Selon le chercheur, ces énigmes visent "les gens qui n’aiment pas les maths, qui peuvent être bloqués". "Ça peut être une première approche: on est au niveau des maths grand public, mais ces énigmes-là participent au fait de faire comprendre que les maths sont accessibles à tous. C’est un vrai ressort ludique. Tout ce qui permet de montrer le côté un peu sympa des maths, je trouve ça positif. Même si c’est un peu naïf parfois, on peut toujours bouger le curseur et la rendre plus difficile. L’être humain est un peu programmé pour se poser des questions et résoudre des petits défis".

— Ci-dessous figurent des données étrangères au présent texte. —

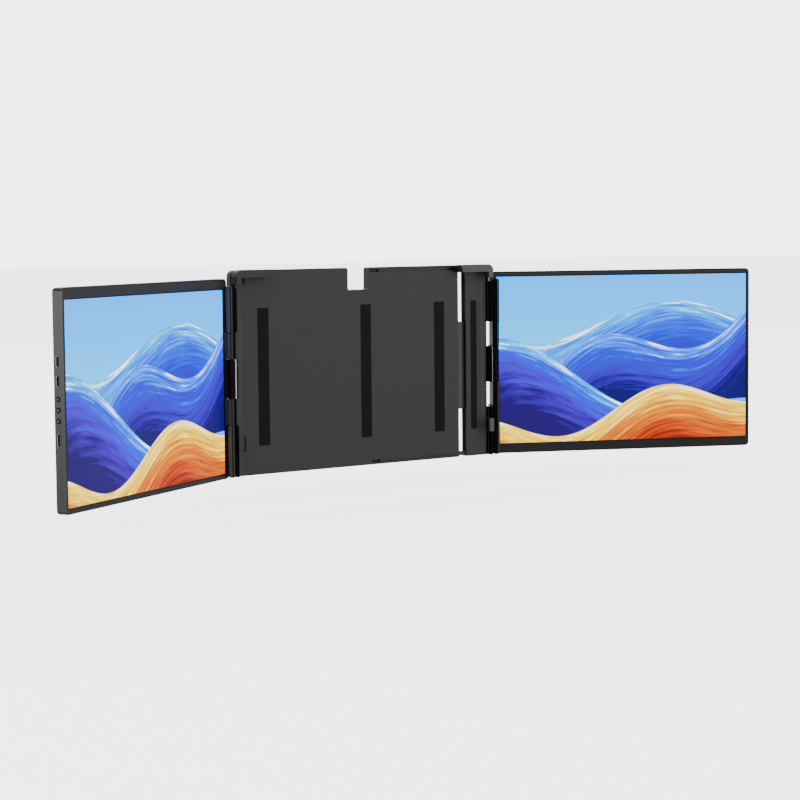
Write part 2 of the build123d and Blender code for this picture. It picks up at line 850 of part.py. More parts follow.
def height_plane(side, z):
    """A level plane with x out along the screen and y across it."""
    base = screen_plane(side)
    return Plane(origin=(axis_x[side], axis_depth, z), x_dir=base.x_dir, z_dir=(0, 0, 1))


def unit_rectangle():
    """The unit's outline before the hinge's cut-outs, in the open sketch."""
    with Locations((screen_middle, 0)):
        RectangleRounded(screen_width, screen_height, screen_corner)


def hinge_cuts(start, end, gap, mode=Mode.ADD):
    """The two stretches that the knuckles need, between two distances from the axis."""
    for sign in (-1, 1):
        rect(start, sign * (window_half - gap), end, sign * (knuckle_top + gap), mode)


def unit_outline(inset):
    """The unit's outline with its hinge cut-outs, drawn in by inset, in the open sketch."""
    unit_rectangle()
    hinge_cuts(screen_start - past, leaf_root, leaf_cut_gap, Mode.SUBTRACT)
    offset(amount=-inset, kind=Kind.INTERSECTION)


def make_rear_shell(side):
    base = screen_plane(side)
    face = face_depth[side]
    back = face + screen_thickness
    leaf_back = face + leaf_offset + leaf_thickness
    gap = leaf_slot_gap
    with BuildPart() as rear_shell:
        with BuildSketch(base.offset(face)):
            unit_rectangle()
        extrude(amount=screen_thickness)
        far = rear_shell.faces().sort_by(Axis(base.origin, base.z_dir))
        fillet(far[-1].edges(), shell_rounding)
        chamfer(far[0].edges(), shell_edge)
        with BuildSketch(base.offset(face)):
            hinge_cuts(screen_start - past, leaf_root, leaf_cut_gap)
        extrude(amount=screen_thickness, mode=Mode.SUBTRACT)
        with BuildSketch(base.offset(face)):
            unit_outline(rim_width)
        extrude(amount=bezel_drop + bezel_plate, mode=Mode.SUBTRACT)
        with BuildSketch(base.offset(face)):
            unit_outline(shell_wall)
        extrude(amount=screen_thickness - shell_back, mode=Mode.SUBTRACT)
        # bosses under the hinge leaf
        with BuildSketch(base.offset(leaf_back)):
            with Locations(*leaf_screw_places()):
                Circle(leaf_screw_head + leaf_boss_margin)
        extrude(amount=back - shell_back - leaf_back)
        with BuildSketch(base.offset(leaf_back)):
            with Locations(*leaf_screw_places()):
                Circle(leaf_screw_radius + press_clearance)
        extrude(amount=leaf_screw_bite + leaf_wall_gap, mode=Mode.SUBTRACT)
        # slots where the leaf comes out
        with BuildSketch(base.offset(face + leaf_offset - gap)):
            hinge_cuts(leaf_root - past, leaf_root + shell_wall + past, gap)
        extrude(amount=leaf_thickness + 2 * gap, mode=Mode.SUBTRACT)
        # port and button openings in the outer edge
        with BuildSketch(edge_plane(side, screen_end + past)):
            for height, size in port_places():
                with Locations((height, face + port_depth)):
                    SlotOverall(size[0] + 2 * port_gap, size[1] + 2 * port_gap)
            for height in button_heights:
                with Locations((height, face + port_depth)):
                    Circle(button_radius + button_hole_gap)
        extrude(amount=-(shell_wall + 2 * past), mode=Mode.SUBTRACT)
    return rear_shell.part


def port_places():
    """Each port's height above the unit's middle, with the size of its shell."""
    return [(height, usb_size) for height in usb_heights] + [(hdmi_height, hdmi_size)]


def make_front_bezel(side):
    with BuildPart() as front_bezel:
        with BuildSketch(screen_plane(side).offset(face_depth[side] + bezel_drop)):
            unit_outline(rim_width + bezel_gap)
            with Locations((display_centre, display_shift)):
                Rectangle(display_width, display_height, mode=Mode.SUBTRACT)
        extrude(amount=bezel_plate)
    return front_bezel.part


def make_layer(side, start, thickness):
    """A sheet of the display stack, start behind the screen's front face."""
    base = screen_plane(side)
    with BuildPart() as layer:
        with BuildSketch(base.offset(face_depth[side] + start)):
            with Locations((display_centre, display_shift)):
                Rectangle(display_width + 2 * panel_lap, display_height + 2 * panel_lap)
        extrude(amount=thickness)
    return layer.part


def make_driver_board(side):
    """The circuit board on the back wall, with the three switches that the buttons press."""
    base = screen_plane(side)
    board_face = face_depth[side] + screen_thickness - shell_back - board_thickness
    outer = screen_end - shell_wall - board_gap
    stem_end = screen_end - shell_wall - button_flange_gap - button_flange_thickness - stem_length
    switch_middle = stem_end - button_slack - button_travel - switch_length / 2
    with BuildPart() as driver_board:
        with BuildSketch(base.offset(board_face)):
            rect(outer - board_width, -board_height / 2, outer, board_height / 2)
        extrude(amount=board_thickness)
        with BuildSketch(base.offset(board_face - switch_height)):
            with Locations(*[(switch_middle, height) for height in button_heights]):
                Rectangle(switch_length, switch_width)
        extrude(amount=switch_height)
        with BuildSketch(base.offset(board_face - chip_thickness)):
            with Locations(*[(outer - chip_inset, height) for height in chip_heights]):
                Rectangle(chip_size, chip_size)
        extrude(amount=chip_thickness)
    return driver_board.part


def make_ports(side, places):
    """Connector shells on the board, open to the outside."""
    depth = face_depth[side] + port_depth
    start = screen_end - port_drop
    with BuildPart() as ports:
        with BuildSketch(edge_plane(side, start)):
            for height, size in places:
                with Locations((height, depth)):
                    SlotOverall(size[0], size[1])
        extrude(amount=-port_length)
        with BuildSketch(edge_plane(side, start)):
            for height, size in places:
                with Locations((height, depth)):
                    SlotOverall(size[0] - 2 * port_wall, size[1] - 2 * port_wall)
        extrude(amount=-(port_length - port_floor), mode=Mode.SUBTRACT)
        with BuildSketch(edge_plane(side, start - port_length + port_floor)):
            for height, size in places:
                with Locations((height, depth)):
                    Rectangle(size[0] - 2 * tongue_side_gap, tongue_thickness)
        extrude(amount=port_length - port_floor - tongue_drop)
    return ports.part


def make_button(side, height):
    place = (height, face_depth[side] + port_depth)
    flange_face = screen_end - shell_wall - button_flange_gap
    outwards = Axis(edge_plane(side, 0).origin, screen_plane(side).x_dir)
    with BuildPart() as button:
        with BuildSketch(edge_plane(side, flange_face)):
            with Locations(place):
                Circle(button_radius)
        extrude(amount=screen_end + button_proud - flange_face)
        fillet(button.edges().sort_by(outwards)[-1], button_rounding)
        with BuildSketch(edge_plane(side, flange_face)):
            with Locations(place):
                Rectangle(2 * button_flange, 2 * button_flange_half)
        extrude(amount=-button_flange_thickness)
        with BuildSketch(edge_plane(side, flange_face - button_flange_thickness)):
            with Locations(place):
                Circle(button_stem_radius)
        extrude(amount=-stem_length)
    return button.part


def leaf_screw_places():
    """The leaf's screws, as distance out and height."""
    xs = (leaf_root + leaf_screw_inset, leaf_root + leaf_length - leaf_screw_inset / 2)
    zs = (knuckle_top - leaf_screw_inset, leaf_screw_inset - knuckle_top)
    return [(x, z) for x in xs for z in zs]


def make_hinge_leaf(side):
    """Two knuckles and their necks, joined by the plate inside the screen."""
    base = screen_plane(side)
    start = face_depth[side] + leaf_offset
    middle = start + leaf_thickness / 2
    elbow = leaf_root - neck_thickness / 2 - neck_gap
    length = sqrt(elbow ** 2 + middle ** 2)
    lean = degrees(atan2(side * middle, elbow))
    groove = side * (groove_turn + degrees(rest_angle[side]) - 90)
    with BuildPart() as hinge_leaf:
        for z0 in (window_half, -knuckle_top):
            with BuildSketch(height_plane(side, z0)):
                Circle(knuckle_radius)
                with Locations(Location((elbow / 2, side * middle / 2, 0), (0, 0, lean))):
                    Rectangle(length, neck_thickness)
                with Locations((elbow, side * middle)):
                    Circle(neck_thickness / 2)
                rect(elbow, side * start, leaf_root + past, side * (start + leaf_thickness))
                Circle(pin_radius + pin_clearance, mode=Mode.SUBTRACT)
                with Locations(Location((0, 0, 0), (0, 0, groove))):
                    with Locations((knuckle_radius, 0)):
                        Rectangle(2 * groove_depth, groove_width, mode=Mode.SUBTRACT)
            extrude(amount=knuckle_length)
        with BuildSketch(base.offset(start)):
            hinge_cuts(leaf_root, leaf_root + shell_wall + past, 0)
            rect(leaf_root + shell_wall + leaf_wall_gap, -knuckle_top, leaf_root + leaf_length, knuckle_top)
            with Locations(*leaf_screw_places()):
                Circle(leaf_screw_radius + pin_clearance, mode=Mode.SUBTRACT)
        extrude(amount=leaf_thickness)
    return hinge_leaf.part


def make_leaf_screws(side):
    base = screen_plane(side)
    start = face_depth[side] + leaf_offset
    with BuildPart() as leaf_screws:
        with BuildSketch(base.offset(start - leaf_screw_head_thickness)):
            with Locations(*leaf_screw_places()):
                Circle(leaf_screw_head)
        extrude(amount=leaf_screw_head_thickness)
        with BuildSketch(base.offset(start)):
            with Locations(*leaf_screw_places()):
                Circle(leaf_screw_radius)
        extrude(amount=leaf_thickness + leaf_screw_bite)
    return leaf_screws.part


# ---------------------------------------------------------------- everything
def save_bracket():
    keep(make_bracket_front(), "bracket_front")
    keep(make_bracket_rear(), "bracket_rear")
    keep(make_screws(boss_places()), "bracket_screws")
    keep(make_seat_pads(), "lid_seat_pads")
    keep(make_guide_rails(), "guide_rails")
    keep(make_stop_screw(), "slide_stop_screw")


def save_arm():
    keep(make_slide_plate(), "slide_plate")
    keep(make_slide_bars(), "slide_bars")
    keep(make_arm_shell(), "arm_shell")
    keep(make_arm_cover(), "arm_cover")
    keep(make_screws(arm_screw_places()), "arm_screws")
    keep(make_arm_pad(), "arm_seat_pad")


def save_side(side):
    name = side_name[side]
    keep(make_hinge_frame(side), f"{name}_hinge_frame")
    keep(make_hinge_core(side), f"{name}_hinge_core")
    keep(make_window_trim(side), f"{name}_window_trim")
    keep(make_hinge_pins(side), f"{name}_hinge_pins")
    keep(make_hinge_washers(side), f"{name}_hinge_washers")
    keep(make_corner_block(side), f"{name}_corner_block")
    keep(make_corner_liner(side), f"{name}_corner_liner")
    keep(make_hook_pad(side), f"{name}_hook_pad")
    keep(make_lower_clip(side), f"{name}_lower_clip")
    keep(make_clip_pad(side), f"{name}_clip_pad")


def save_stand():
    keep(make_stand_leg(), "stand_leg")
    keep(make_stand_insert(), "stand_insert")
    keep(make_stand_foot(), "stand_foot")
    keep(make_stand_pin(), "stand_pin")


def save_screen(side):
    name = side_name[side]
    panel_start = bezel_drop + bezel_plate
    keep(make_rear_shell(side), f"{name}_rear_shell")
    keep(make_front_bezel(side), f"{name}_front_bezel")
    keep(make_layer(side, panel_start, panel_thickness), f"{name}_display_panel")
    keep(make_layer(side, panel_start + panel_thickness, backlight_thickness), f"{name}_backlight")
    keep(make_driver_board(side), f"{name}_driver_board")
    keep(make_ports(side, [(height, usb_size) for height in usb_heights]), f"{name}_usb_ports")
    keep(make_ports(side, [(hdmi_height, hdmi_size)]), f"{name}_hdmi_port")
    keep(make_hinge_leaf(side), f"{name}_hinge_leaf")
    keep(make_leaf_screws(side), f"{name}_leaf_screws")
    for number, height in enumerate(button_heights, start=1):
        keep(make_button(side, height), f"{name}_button_{number}")


save_bracket()
save_arm()
save_stand()
for side in (LEFT, RIGHT):
    save_side(side)
    save_screen(side)
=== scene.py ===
"""Finishes, screws and studio for a clip-on extender that adds two screens to a laptop."""

from math import cos, pi, radians, sin

import bpy
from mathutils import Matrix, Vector


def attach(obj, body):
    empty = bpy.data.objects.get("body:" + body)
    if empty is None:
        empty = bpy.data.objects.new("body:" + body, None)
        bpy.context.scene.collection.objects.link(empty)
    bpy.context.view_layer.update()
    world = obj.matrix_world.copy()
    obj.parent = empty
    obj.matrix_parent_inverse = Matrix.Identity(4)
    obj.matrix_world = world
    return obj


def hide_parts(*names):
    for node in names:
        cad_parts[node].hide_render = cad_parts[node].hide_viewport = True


MM = 0.001

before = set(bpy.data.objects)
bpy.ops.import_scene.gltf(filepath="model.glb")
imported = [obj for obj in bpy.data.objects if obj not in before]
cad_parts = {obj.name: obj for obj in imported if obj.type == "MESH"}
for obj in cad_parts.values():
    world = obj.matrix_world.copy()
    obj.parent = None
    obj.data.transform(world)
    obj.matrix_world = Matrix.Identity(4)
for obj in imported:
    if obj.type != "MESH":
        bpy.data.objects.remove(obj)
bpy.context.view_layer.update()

# ---------------------------------------------------------------- sizes the finishes follow
# The hinges' upright axes, outwards from the middle and in front of the lid's plane.
HINGE_X = 159.55 * MM
HINGE_Y = -4.6 * MM

# Each screen's swing at rest, and how far its front face lies behind the hinge's axis.
SIDES = {
    "left": {"sign": -1, "angle": radians(29.5), "face": 4.3 * MM},
    "right": {"sign": 1, "angle": radians(24.3), "face": 15.0 * MM},
}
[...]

Ce genre en tant que tel est d’ailleurs bien plus vieux qu’Internet lui-même. Qui ne s'est pas arraché les cheveux, enfant, sur l'énigme du loup, de la chèvre et des choux? Qui ne s'est jamais passionné pour l'épreuve des bâtonnets dans Fort Boyard? En 1694 déjà, le mathématicien français Jacques Ozanam publiait ses Récréations mathématiques et physiques, qui proposaient une approche ludique des mathématiques sous forme de défis intellectuels.
"On a célébré le 3 avril dernier les 300 ans de sa mort, c’est un personnage qu’on essaie de faire connaître", reprend Nicolas Pelay. "La récréation mathématique, c’était comme ça que se stimulaient les chercheurs. Ils posaient des énigmes, et en réfléchissant au 'comment', ils ont développé des théories".